Phone 7 Spawns The Death Throes of Windows Mobile

by Matt Klassen on February 16, 2010

As a telecom blogger, it is sometimes my sad duty to inform the world of a tragic loss in tech world; but today as I contemplatively endure a moment of silence for the inevitable passing of Windows Mobile, I have to think more people will be cheering rather than crying. The only unfortunate thing is that we’ll have to endure the agonizingly drawn-out death rattle of the old OS for the next nine long months.

On Monday, at the Mobile World Congress, Microsoft finally announced the release of the new Windows Phone 7 series, effectively rendering the old, antiquated Windows Mobile all but obsolete. After three years since the iPhone was released, Microsoft has finally produced a worthy competitor; a phone that several tech analysts consider an absolute game changer in the mobile world.

While for many the unveiling of the Windows Phone 7 (yes, that’s the official name) was a long time coming, its October/November release will immediately see Microsoft join its rivals Apple and Google at the top of the smartphone hierarchy. What is truly interesting is that this triumvirate of powerhouses in the realm of desktop computing all now stand to assume the same positions in the mobile world as well, as more and more phones are simply becoming PCs that are able to fit in your pocket.

With the Windows Phone 7 series, Microsoft has made a swift, but not so clean, break with the clunky and difficult to use Windows Mobile. Gone are the Windows-like pull-down menus that chained the user to a stylus, and its place is a innovative and intuitive set of touchable ‘tiles’ that you can tap, swipe, or rearrange to your liking, along with animated menus familiar to anyone who has tried the recent Zune HD.

This type of break from a their technological past is certainly a bold and revolutionary move for Microsoft, but it’s not the first time it’s been done in the tech world. In the early days of hand-held mobile devices, Palm found themselves at the top of the industry, the benchmark for technological supremacy. However, as their competitors continued to develop their own devices, Palm began to fall behind. In an effort to avoid their inevitable demise, Palm released the Pre with an all new OS, discontinued their older phones, and began working on rebuilding their reputation.

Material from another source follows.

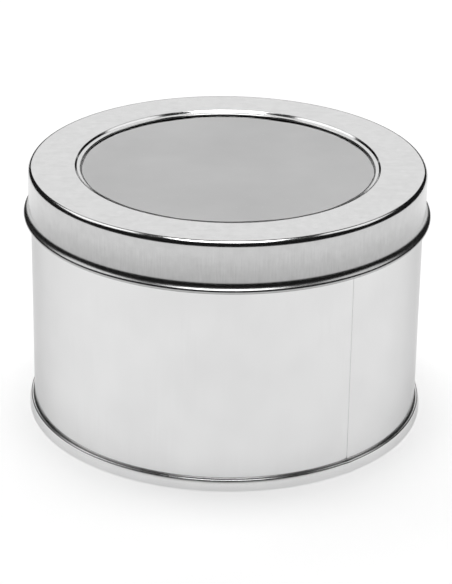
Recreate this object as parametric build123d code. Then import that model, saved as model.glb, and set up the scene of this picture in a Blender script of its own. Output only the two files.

While Palm mercifully ended the life of their antiquated tech with one swift stroke, the death throes of Window Mobile will be painfully drawn out. The issue, as reported recently on tech website Gizmodo, is that Microsoft will paradoxically continue to produce smartphones that use the old Windows Mobile OS until the release of the 7 series at the end of this year. The problem is, “these [Windows Mobile] phones have just been so brutally and thoroughly maimed, and rendered so spectacularly unbuyable, that Microsoft has effectively taken themselves out of the phone market until October—at the earliest.

With the impending release of a vastly superior Windows Phone 7 OS, who in their right mind would purchase even the latest phones that still used the old Windows Mobile? Now I’m certainly no marketing genius, but effectively neutering your mobile sales for an entire year leading up to the impending release of your newest device does not seem like a great way to generate a buzz, to generate revenues, or to effectively compete with your rivals. Or, then again, perhaps it’s the best way.